* _Source material_:
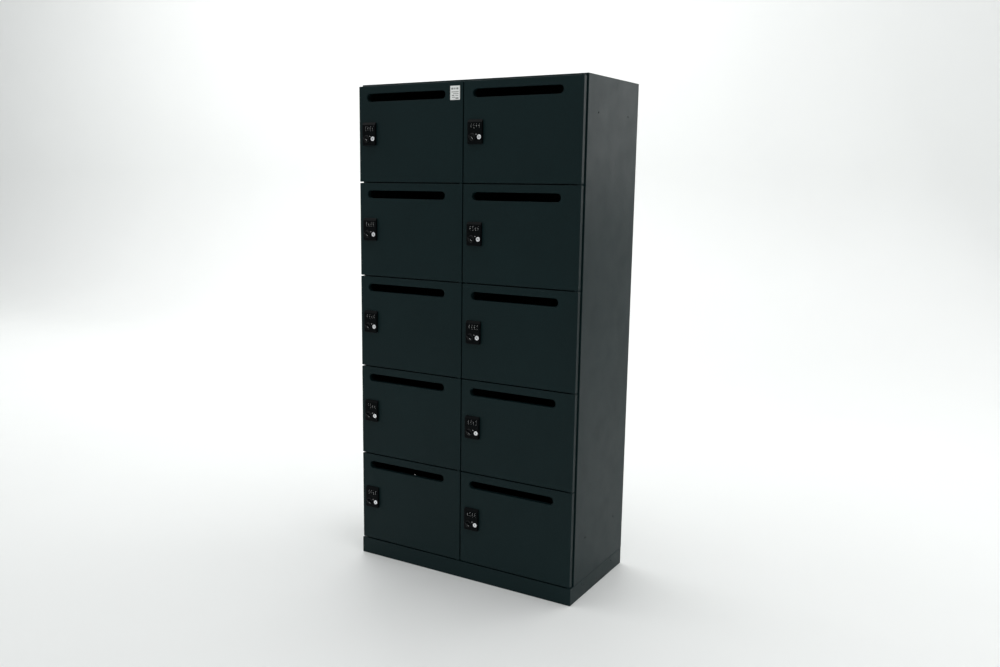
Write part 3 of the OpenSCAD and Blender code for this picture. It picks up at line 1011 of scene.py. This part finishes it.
def studio():
    """Pale floor that curves up into a backdrop, with light from above, on the backdrop's left
    and from behind at the right."""
    bm = bmesh.new()
    reach, wall_y, wall_h, curve = 16.0, 4.5, 9.0, 1.5
    outline = [Vector((-reach, 0)), Vector((wall_y - curve, 0))]
    outline += arc((wall_y - curve, curve), curve, -90, 0, 16)[1:] + [Vector((wall_y, wall_h))]
    rows = [[bm.verts.new((x, p.x, p.y)) for p in outline] for x in (-reach, reach)]
    for i in range(len(outline) - 1):
        bm.faces.new((rows[0][i], rows[1][i], rows[1][i + 1], rows[0][i + 1]))
    floor = finish_mesh("floor", bm, [matt_paint("pale_floor", (0.82, 0.83, 0.82))])
    world = bpy.data.worlds.new("studio")
    world.use_nodes = True
    background = world.node_tree.nodes["Background"].inputs
    background["Color"].default_value = (0.97, 0.99, 1.0, 1)
    background["Strength"].default_value = 0.58
    bpy.context.scene.world = world
    bpy.context.scene.view_settings.view_transform = "Standard"
    softbox("top_light", (-0.3, 0.3, 5.0), (-0.3, 0.3, 0), 9.0, 5.0, 200)
    softbox("wall_light", (-5.0, 1.0, 4.5), (-6.0, 4.5, 1.5), 8.0, 1.5, 150)
    softbox("side_light", (2.5, 3.4, 2.3), (0.45, 0, 1.3), 2.2, 1.8, 24)


def softbox(name, place, target, width, height, power):
    """Rectangular area light aimed at a point."""
    data = bpy.data.lights.new(name, "AREA")
    data.shape = "RECTANGLE"
    data.size, data.size_y, data.energy = width, height, power
    light = bpy.data.objects.new(name, data)
    light.location = place
    light.rotation_mode = "QUATERNION"
    light.rotation_quaternion = (Vector(target) - Vector(place)).to_track_quat("-Z", "Y")
    light.visible_camera = False
    bpy.context.scene.collection.objects.link(light)


def main():
    make_camera()
    studio()
    coat = powder_coat("powder_coat")
    black = moulding("lock_black", (0.0018, 0.0026, 0.0031), 0.34, 0.44, 0.03, 0.05)
    gloss = moulding("knob_black", (0.0015, 0.0022, 0.0027), 0.2, 0.3, 0.01, 0.16)
    rubber = moulding("rubber", (0.02, 0.02, 0.02), 0.7, 0.85, 0.06)
    pale = ink("pale_marks", (0.6, 0.61, 0.6))
    chrome = metal("chrome", (0.88, 0.89, 0.91), 0.12, 0.22)
    steel = zinc("zinc_steel")
    # black also paints shade on the walls of the coupling holes in the side panels and plinth
    side_panel("side_panel_left", -1, coat, black)
    side_panel("side_panel_right", 1, coat, black)
    partition(coat)
    top_panel(coat)
    bottom_panel(coat)
    back_panel(coat)
    shelves(coat)
    plinth(coat, black)
    levelling_feet(steel, rubber)
    hinge_brackets(coat)
    for bay in BAYS:
        door(bay, coat)
        buffers(bay, rubber)
    white, grey = paper("label_white", (0.85, 0.86, 0.84)), ink("label_grey", (0.3, 0.31, 0.3))
    bay_label("l1", white, grey)
    locks(black, gloss, pale, chrome, steel)


main()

* _Aim of the task_: Please print the material above exactly as it appears, from its first line through the line containing "bpy.context.scene.collection.objects.link(light)", inclusive, and stop there.

* _Expected answer_:
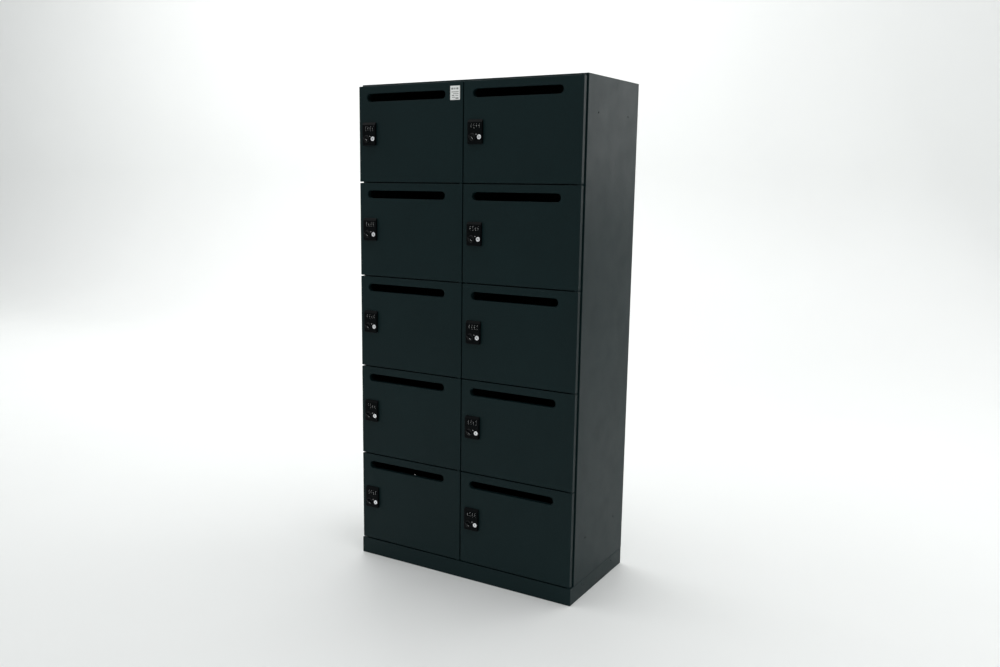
Write part 3 of the OpenSCAD and Blender code for this picture. It picks up at line 1011 of scene.py. This part finishes it.
def studio():
    """Pale floor that curves up into a backdrop, with light from above, on the backdrop's left
    and from behind at the right."""
    bm = bmesh.new()
    reach, wall_y, wall_h, curve = 16.0, 4.5, 9.0, 1.5
    outline = [Vector((-reach, 0)), Vector((wall_y - curve, 0))]
    outline += arc((wall_y - curve, curve), curve, -90, 0, 16)[1:] + [Vector((wall_y, wall_h))]
    rows = [[bm.verts.new((x, p.x, p.y)) for p in outline] for x in (-reach, reach)]
    for i in range(len(outline) - 1):
        bm.faces.new((rows[0][i], rows[1][i], rows[1][i + 1], rows[0][i + 1]))
    floor = finish_mesh("floor", bm, [matt_paint("pale_floor", (0.82, 0.83, 0.82))])
    world = bpy.data.worlds.new("studio")
    world.use_nodes = True
    background = world.node_tree.nodes["Background"].inputs
    background["Color"].default_value = (0.97, 0.99, 1.0, 1)
    background["Strength"].default_value = 0.58
    bpy.context.scene.world = world
    bpy.context.scene.view_settings.view_transform = "Standard"
    softbox("top_light", (-0.3, 0.3, 5.0), (-0.3, 0.3, 0), 9.0, 5.0, 200)
    softbox("wall_light", (-5.0, 1.0, 4.5), (-6.0, 4.5, 1.5), 8.0, 1.5, 150)
    softbox("side_light", (2.5, 3.4, 2.3), (0.45, 0, 1.3), 2.2, 1.8, 24)


def softbox(name, place, target, width, height, power):
    """Rectangular area light aimed at a point."""
    data = bpy.data.lights.new(name, "AREA")
    data.shape = "RECTANGLE"
    data.size, data.size_y, data.energy = width, height, power
    light = bpy.data.objects.new(name, data)
    light.location = place
    light.rotation_mode = "QUATERNION"
    light.rotation_quaternion = (Vector(target) - Vector(place)).to_track_quat("-Z", "Y")
    light.visible_camera = False
    bpy.context.scene.collection.objects.link(light)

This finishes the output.